Fiziksel etkiler nedeniyle parçalara ayrılarak oluşan mikroplastikler denizlere ve okyanuslara karışıyor. Bilim insanları mikro ölçekteki plastik parçacıklarını deniz canlılarının yediğini, böylece plastik atıkların besin zincirine dahil olduğunu düşünüyor.
Günümüzde okyanusların dünyanın plastik çöp toplama alanlarına dönüştüğü söylenebilir. Bu durumlar plastik atıkların insanlar, diğer canlılar ve ekosistem üzerindeki olumsuz etkilerinin küresel ölçekte olduğunu gösteriyor, insan kaynaklı etkinliklerin doğada kalıcı izler bırakmaya devam edişine tanıklık ediyoruz ne yazık ki.
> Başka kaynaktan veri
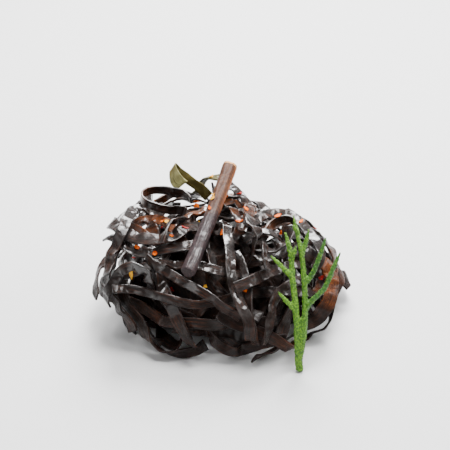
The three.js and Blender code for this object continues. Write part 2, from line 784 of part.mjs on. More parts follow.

Peki plastiklerin sebep olduğu çevreyle ilgili problemlerin üstesinden gelmek için neler yakabiliriz? Plastiklerin geri dönüşüm sürecini daha verimli hale getirmeye, tekrar tekrar geri dönüştürülebilir ve biyolojik olarak parçalanabilir özellikte plastiklerin geliştirilmesine yönelik araştırmalar yapılmalı bunlar hayata geçirilmeli. Plastik madde tüketimi azaltılmalı. Benim katkımla ne olacak demeyip en basitinden su içtiğiniz pet şişeyi geridönüşüm alanlarına bırakarak, gittiğiniz kafelerde içeceğinizi içmeniz için verilen pipetleri geri çevirerek küçük gibi duran büyük bir katkı sağlayabilirsiniz. Elimizden geldiğince plastik maddelerden uzak durmalı, kullanmak zorunda isek doğaya, denizlere, evsel atıklarımızı attığımız çöp konteynerlerine değil, geri dönüşüm alanlarına atmalıyız. Sadece benim yapmamla bir şey olmaz deme, unutma her şey bir'den başlar. Plastiklerle mücadele et doğa kazansın."